**WORK INSTRUCTIONS**
Set down only the lines running from the one with "it rests on" to the one with "zip(*points))), Vector(map(max, zip(*points)))", both lines included, exactly as they stand, please.

**PROVIDED MATERIAL**
▼

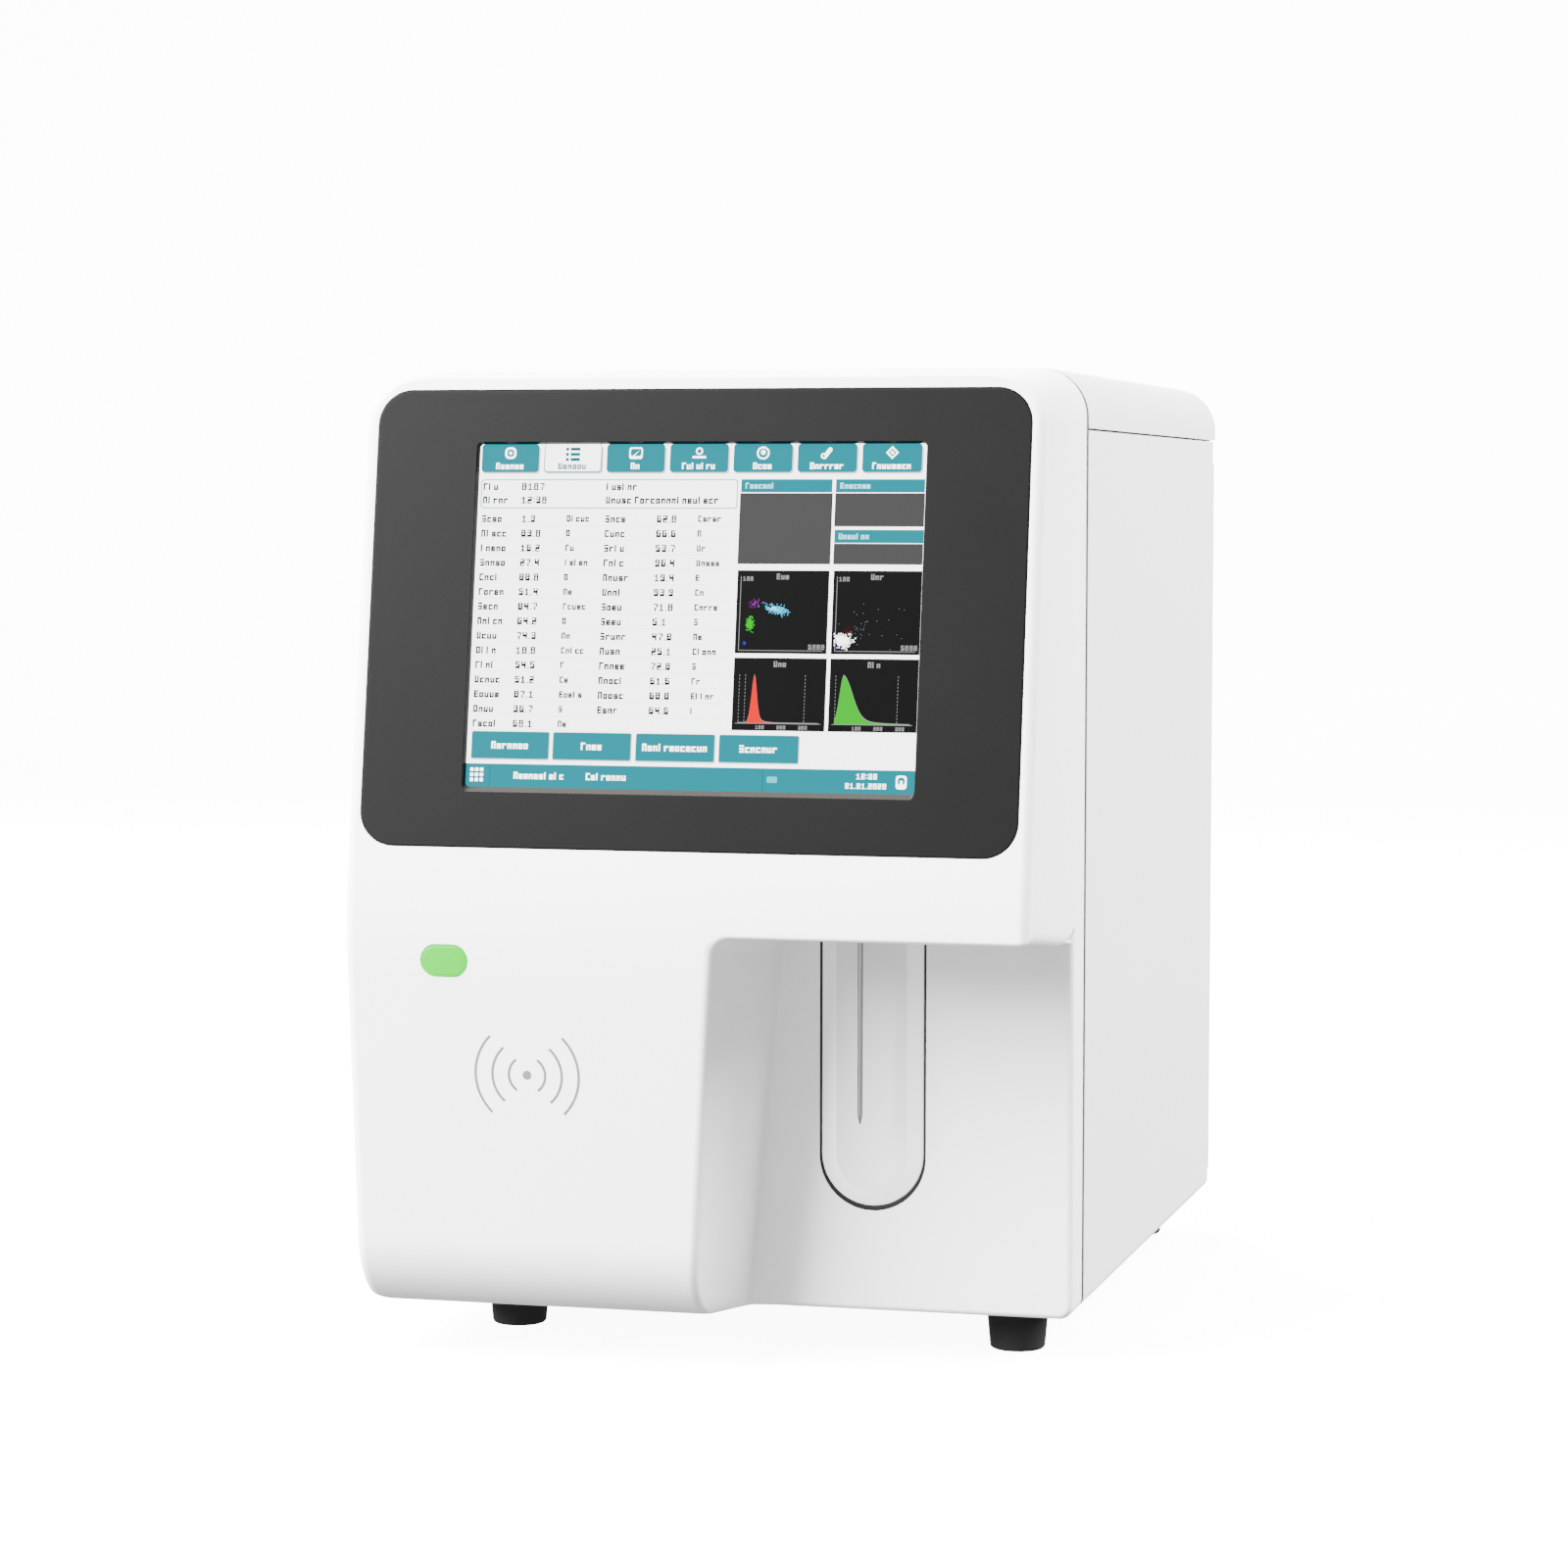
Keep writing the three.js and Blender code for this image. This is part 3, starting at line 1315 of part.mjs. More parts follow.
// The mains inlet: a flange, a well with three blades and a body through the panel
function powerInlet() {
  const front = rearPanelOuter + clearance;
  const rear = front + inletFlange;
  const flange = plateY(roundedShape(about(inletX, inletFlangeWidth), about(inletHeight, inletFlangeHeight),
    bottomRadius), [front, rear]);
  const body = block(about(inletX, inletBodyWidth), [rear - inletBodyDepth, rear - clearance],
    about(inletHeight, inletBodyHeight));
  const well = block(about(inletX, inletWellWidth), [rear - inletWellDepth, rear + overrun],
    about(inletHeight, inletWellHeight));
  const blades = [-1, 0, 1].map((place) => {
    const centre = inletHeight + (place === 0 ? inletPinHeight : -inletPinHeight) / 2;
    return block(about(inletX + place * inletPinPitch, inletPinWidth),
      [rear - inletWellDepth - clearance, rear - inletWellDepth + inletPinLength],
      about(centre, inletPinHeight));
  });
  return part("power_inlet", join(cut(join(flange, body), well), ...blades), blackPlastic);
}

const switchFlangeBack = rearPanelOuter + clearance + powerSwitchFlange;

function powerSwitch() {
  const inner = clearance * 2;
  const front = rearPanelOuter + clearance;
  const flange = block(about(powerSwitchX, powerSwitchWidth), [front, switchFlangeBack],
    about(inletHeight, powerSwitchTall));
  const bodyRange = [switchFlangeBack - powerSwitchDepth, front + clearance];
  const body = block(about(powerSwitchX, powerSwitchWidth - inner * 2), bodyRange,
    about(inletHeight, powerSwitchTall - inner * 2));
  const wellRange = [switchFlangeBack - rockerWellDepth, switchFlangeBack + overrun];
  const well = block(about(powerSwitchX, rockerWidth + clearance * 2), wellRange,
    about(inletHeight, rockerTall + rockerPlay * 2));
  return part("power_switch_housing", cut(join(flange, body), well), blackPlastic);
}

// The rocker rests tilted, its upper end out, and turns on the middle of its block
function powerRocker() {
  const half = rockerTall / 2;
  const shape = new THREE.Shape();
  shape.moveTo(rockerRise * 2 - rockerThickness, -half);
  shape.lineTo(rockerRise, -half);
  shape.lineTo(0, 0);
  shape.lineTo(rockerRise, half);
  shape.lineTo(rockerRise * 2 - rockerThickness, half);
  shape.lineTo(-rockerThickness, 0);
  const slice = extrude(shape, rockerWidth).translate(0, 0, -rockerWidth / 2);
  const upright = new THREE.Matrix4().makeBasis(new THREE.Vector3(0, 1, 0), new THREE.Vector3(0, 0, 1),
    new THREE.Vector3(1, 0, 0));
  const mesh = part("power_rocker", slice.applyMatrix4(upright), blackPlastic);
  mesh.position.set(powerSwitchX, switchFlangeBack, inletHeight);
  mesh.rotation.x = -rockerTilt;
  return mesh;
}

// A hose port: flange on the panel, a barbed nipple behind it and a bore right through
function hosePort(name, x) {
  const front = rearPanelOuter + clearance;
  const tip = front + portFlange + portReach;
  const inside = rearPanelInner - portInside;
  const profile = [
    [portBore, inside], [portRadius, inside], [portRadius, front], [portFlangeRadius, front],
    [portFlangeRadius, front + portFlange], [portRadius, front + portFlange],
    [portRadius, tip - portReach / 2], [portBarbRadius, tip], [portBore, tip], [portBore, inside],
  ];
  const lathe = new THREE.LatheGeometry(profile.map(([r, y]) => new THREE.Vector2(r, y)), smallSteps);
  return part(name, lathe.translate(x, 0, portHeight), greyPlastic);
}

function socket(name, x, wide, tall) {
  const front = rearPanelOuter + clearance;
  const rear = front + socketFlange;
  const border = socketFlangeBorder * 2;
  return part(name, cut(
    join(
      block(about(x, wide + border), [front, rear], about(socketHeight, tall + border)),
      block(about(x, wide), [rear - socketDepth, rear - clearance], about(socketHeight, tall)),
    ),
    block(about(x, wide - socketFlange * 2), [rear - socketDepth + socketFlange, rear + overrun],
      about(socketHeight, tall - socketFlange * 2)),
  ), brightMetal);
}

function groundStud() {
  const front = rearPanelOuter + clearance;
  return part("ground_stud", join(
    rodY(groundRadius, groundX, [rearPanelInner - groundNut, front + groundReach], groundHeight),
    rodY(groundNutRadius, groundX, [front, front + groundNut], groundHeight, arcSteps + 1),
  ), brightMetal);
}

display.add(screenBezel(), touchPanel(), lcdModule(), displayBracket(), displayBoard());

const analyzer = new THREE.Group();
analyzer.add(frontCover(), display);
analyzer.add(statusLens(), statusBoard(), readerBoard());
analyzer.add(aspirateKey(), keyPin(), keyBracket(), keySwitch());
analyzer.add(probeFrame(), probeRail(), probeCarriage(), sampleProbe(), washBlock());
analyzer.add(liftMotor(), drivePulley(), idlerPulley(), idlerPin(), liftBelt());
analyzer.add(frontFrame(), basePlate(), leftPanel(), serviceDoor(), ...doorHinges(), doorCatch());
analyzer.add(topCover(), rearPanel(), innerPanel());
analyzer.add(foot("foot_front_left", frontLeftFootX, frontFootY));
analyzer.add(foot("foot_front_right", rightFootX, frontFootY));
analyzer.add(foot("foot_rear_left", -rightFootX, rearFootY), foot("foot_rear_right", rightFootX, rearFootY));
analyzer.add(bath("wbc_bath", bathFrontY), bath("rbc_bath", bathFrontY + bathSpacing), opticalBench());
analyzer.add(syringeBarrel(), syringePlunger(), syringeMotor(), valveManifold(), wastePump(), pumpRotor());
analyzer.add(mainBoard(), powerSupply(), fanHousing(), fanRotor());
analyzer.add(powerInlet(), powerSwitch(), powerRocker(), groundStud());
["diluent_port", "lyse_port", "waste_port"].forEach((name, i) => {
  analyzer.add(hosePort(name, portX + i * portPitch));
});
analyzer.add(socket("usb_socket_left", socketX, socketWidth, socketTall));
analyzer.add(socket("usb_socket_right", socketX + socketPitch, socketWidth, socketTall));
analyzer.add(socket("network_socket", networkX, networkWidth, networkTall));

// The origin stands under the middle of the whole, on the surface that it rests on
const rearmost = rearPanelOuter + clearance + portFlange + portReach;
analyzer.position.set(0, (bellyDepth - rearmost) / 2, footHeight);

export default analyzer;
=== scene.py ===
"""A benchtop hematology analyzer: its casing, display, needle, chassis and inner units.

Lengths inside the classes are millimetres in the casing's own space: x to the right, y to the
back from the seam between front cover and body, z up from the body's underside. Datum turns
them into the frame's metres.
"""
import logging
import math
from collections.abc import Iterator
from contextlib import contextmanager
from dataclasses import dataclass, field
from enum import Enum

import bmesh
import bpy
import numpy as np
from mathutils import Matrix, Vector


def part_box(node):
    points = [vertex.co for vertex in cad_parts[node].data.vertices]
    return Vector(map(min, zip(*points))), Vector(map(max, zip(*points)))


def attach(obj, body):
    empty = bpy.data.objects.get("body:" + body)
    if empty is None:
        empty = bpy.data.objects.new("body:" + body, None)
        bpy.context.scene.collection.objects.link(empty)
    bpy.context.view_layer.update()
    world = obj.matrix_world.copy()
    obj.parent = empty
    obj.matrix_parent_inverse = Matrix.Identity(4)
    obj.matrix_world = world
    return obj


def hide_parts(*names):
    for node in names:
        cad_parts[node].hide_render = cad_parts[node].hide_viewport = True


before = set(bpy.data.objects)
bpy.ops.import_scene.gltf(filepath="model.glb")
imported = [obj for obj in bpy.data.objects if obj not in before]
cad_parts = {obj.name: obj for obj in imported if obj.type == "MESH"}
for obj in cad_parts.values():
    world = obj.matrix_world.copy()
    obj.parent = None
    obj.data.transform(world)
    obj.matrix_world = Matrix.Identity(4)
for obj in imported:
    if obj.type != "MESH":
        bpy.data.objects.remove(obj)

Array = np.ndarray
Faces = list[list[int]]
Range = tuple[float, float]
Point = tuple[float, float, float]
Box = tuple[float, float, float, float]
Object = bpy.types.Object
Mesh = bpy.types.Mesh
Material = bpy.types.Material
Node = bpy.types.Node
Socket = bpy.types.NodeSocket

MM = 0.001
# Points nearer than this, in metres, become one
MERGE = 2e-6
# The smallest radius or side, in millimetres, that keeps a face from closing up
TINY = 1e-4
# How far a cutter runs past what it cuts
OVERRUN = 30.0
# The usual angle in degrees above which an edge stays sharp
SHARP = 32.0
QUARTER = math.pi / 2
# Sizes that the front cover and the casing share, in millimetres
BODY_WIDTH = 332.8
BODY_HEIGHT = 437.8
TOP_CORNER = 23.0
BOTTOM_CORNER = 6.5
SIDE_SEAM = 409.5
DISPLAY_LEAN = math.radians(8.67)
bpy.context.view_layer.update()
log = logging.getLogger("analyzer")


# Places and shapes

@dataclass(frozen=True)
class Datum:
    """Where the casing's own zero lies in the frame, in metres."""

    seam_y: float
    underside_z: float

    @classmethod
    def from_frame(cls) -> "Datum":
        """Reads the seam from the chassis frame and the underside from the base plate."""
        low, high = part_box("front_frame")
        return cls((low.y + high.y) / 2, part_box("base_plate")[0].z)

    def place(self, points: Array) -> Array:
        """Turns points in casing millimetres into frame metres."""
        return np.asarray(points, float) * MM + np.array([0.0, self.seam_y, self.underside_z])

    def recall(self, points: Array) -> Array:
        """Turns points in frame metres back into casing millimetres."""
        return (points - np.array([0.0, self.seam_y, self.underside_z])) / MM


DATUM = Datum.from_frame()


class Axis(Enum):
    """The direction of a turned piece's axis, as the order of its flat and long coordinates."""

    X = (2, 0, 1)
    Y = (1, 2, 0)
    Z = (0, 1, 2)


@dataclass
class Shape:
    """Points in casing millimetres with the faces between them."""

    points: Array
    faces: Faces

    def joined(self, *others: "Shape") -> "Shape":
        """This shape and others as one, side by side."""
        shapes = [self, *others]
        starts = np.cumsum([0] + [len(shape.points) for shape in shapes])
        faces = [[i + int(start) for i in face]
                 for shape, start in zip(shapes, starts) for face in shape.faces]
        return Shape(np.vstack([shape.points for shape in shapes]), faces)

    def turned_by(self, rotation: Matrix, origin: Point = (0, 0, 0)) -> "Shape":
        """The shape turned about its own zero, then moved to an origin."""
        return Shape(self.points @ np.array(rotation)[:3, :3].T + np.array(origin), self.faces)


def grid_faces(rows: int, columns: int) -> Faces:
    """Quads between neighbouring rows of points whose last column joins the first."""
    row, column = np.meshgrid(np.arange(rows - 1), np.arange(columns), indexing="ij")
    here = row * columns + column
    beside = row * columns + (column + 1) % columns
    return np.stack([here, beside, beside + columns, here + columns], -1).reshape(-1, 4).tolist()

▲

**ANSWER TO THE EXERCISE**
// The origin stands under the middle of the whole, on the surface that it rests on
const rearmost = rearPanelOuter + clearance + portFlange + portReach;
analyzer.position.set(0, (bellyDepth - rearmost) / 2, footHeight);

export default analyzer;
=== scene.py ===
"""A benchtop hematology analyzer: its casing, display, needle, chassis and inner units.

Lengths inside the classes are millimetres in the casing's own space: x to the right, y to the
back from the seam between front cover and body, z up from the body's underside. Datum turns
them into the frame's metres.
"""
import logging
import math
from collections.abc import Iterator
from contextlib import contextmanager
from dataclasses import dataclass, field
from enum import Enum

import bmesh
import bpy
import numpy as np
from mathutils import Matrix, Vector


def part_box(node):
    points = [vertex.co for vertex in cad_parts[node].data.vertices]
    return Vector(map(min, zip(*points))), Vector(map(max, zip(*points)))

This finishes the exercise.